At the gym last night, I settled onto the elliptical with a magazine from the community rack. I’m not a regular People Magazine reader, but as I was flipping through this issue from late September, I saw a PS3 ad. The ad features a teen boy who looks to be enjoying himself and a middle-aged woman as his mother next to him, also looking to be enjoying herself. Both had controllers in their hands and looked to be having fun playing.
The tagline that accompanied the ad referred to the recent price drop but also served to be really inclusive. Unfortunately, I don’t recall the exact content, but I believe it was something about the PS3 being at a price that suits everyone.
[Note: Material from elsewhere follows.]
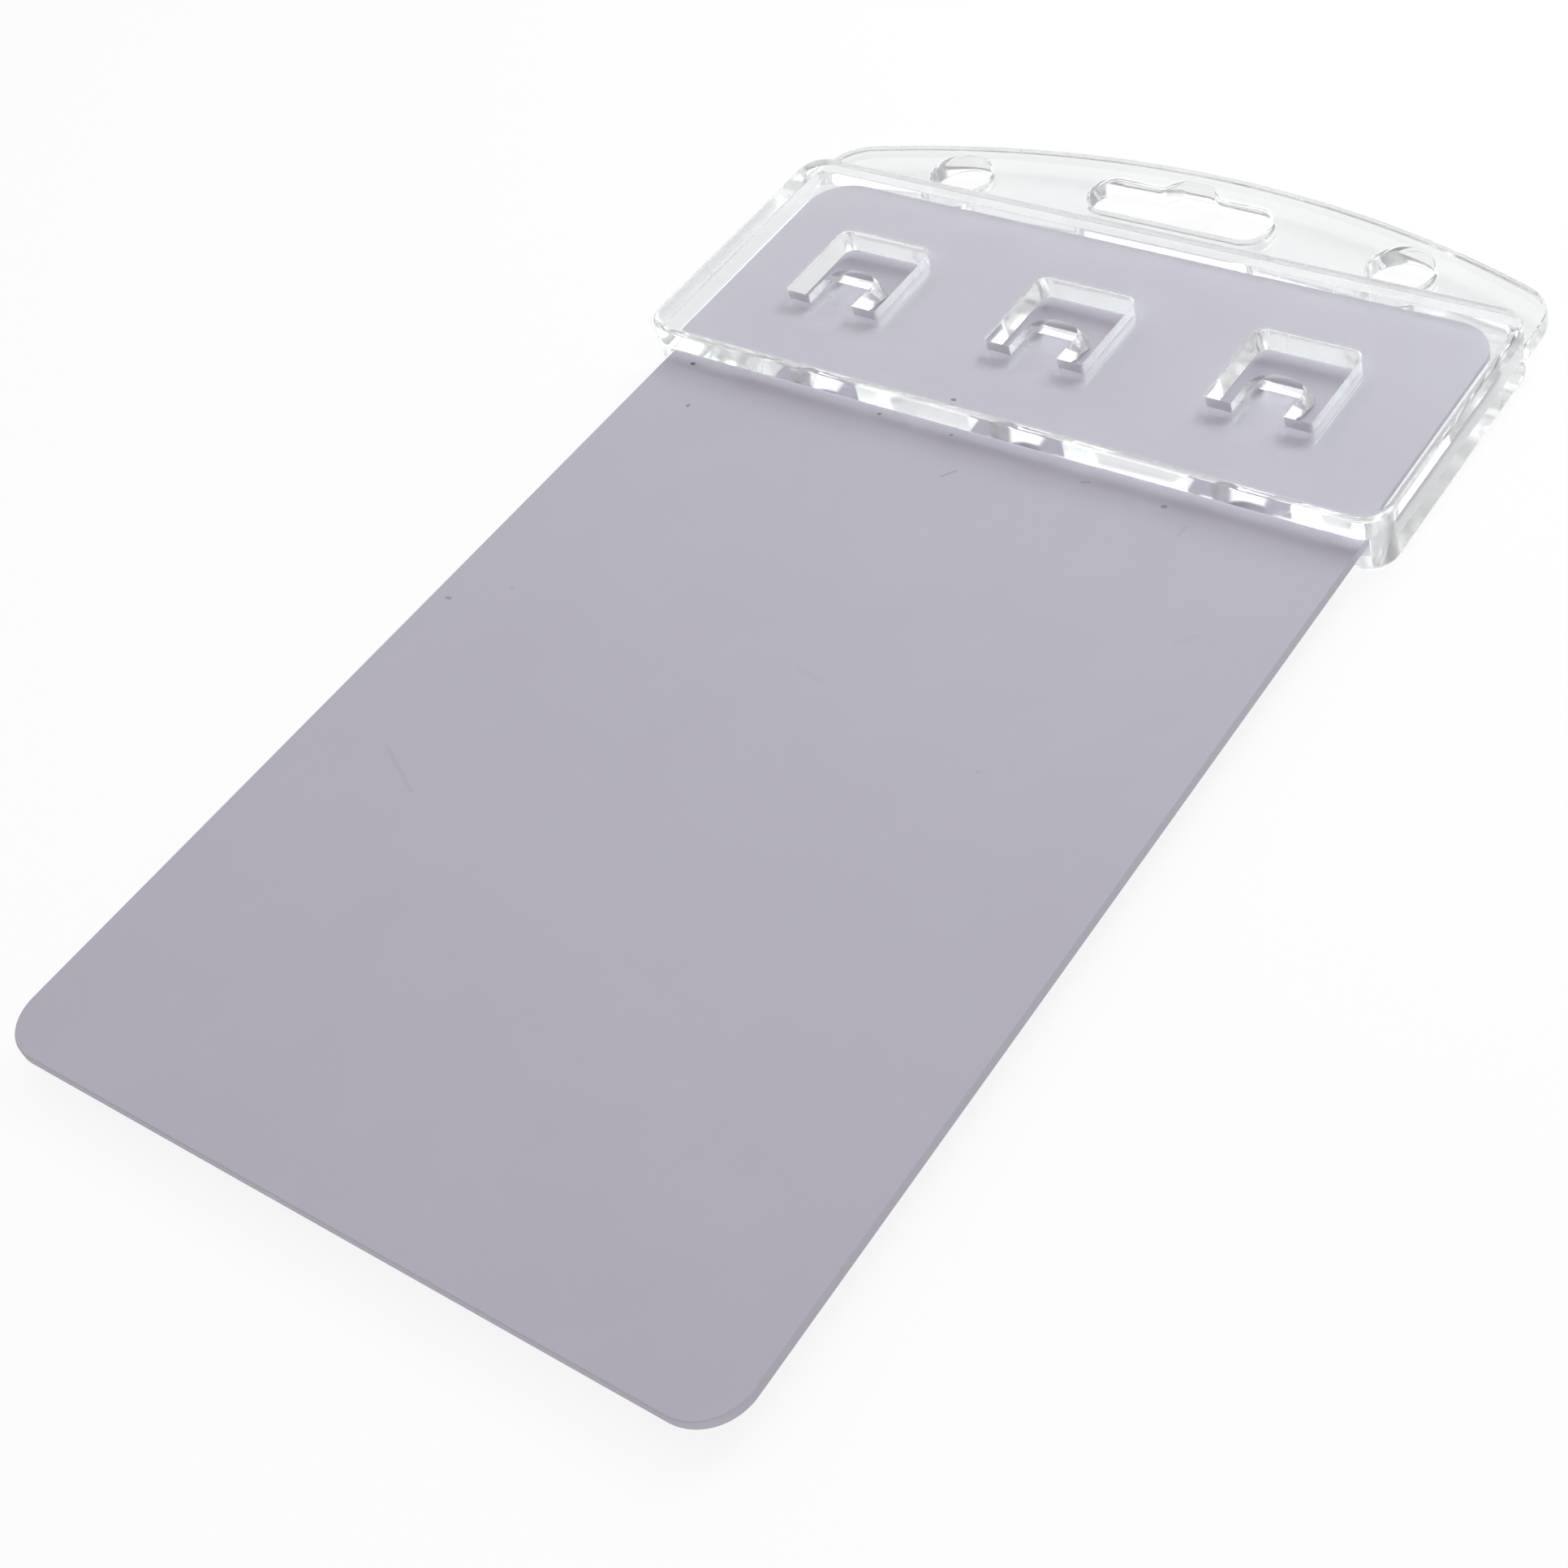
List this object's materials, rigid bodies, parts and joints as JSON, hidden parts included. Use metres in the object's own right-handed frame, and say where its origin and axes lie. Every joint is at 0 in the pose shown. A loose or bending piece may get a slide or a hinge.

People‘s demographics skew very female, and range through various age groups, so this was a pleasant surprise. To see gaming not only marketed as something women of any age do, but without the usual attention being called to her as a female playing games. (See the PSP’s recent lavender release with its ill-considered “Girlz Play Too!” tagline and obvious lineup of Hannah Montana and other similar games). Surely there would be some sort of division in the games, right?
Nope. The game selection at the bottom wasn’t even divided into obvious gender targets like so many other ads are. The games were titles like Batman: Arkham Asylum and others. Not a puzzle game or fitness coaching game in sight.
Even though that lavender PSP stuff is still fresh in our minds, kudos to Sony’s marketing department for this great ad!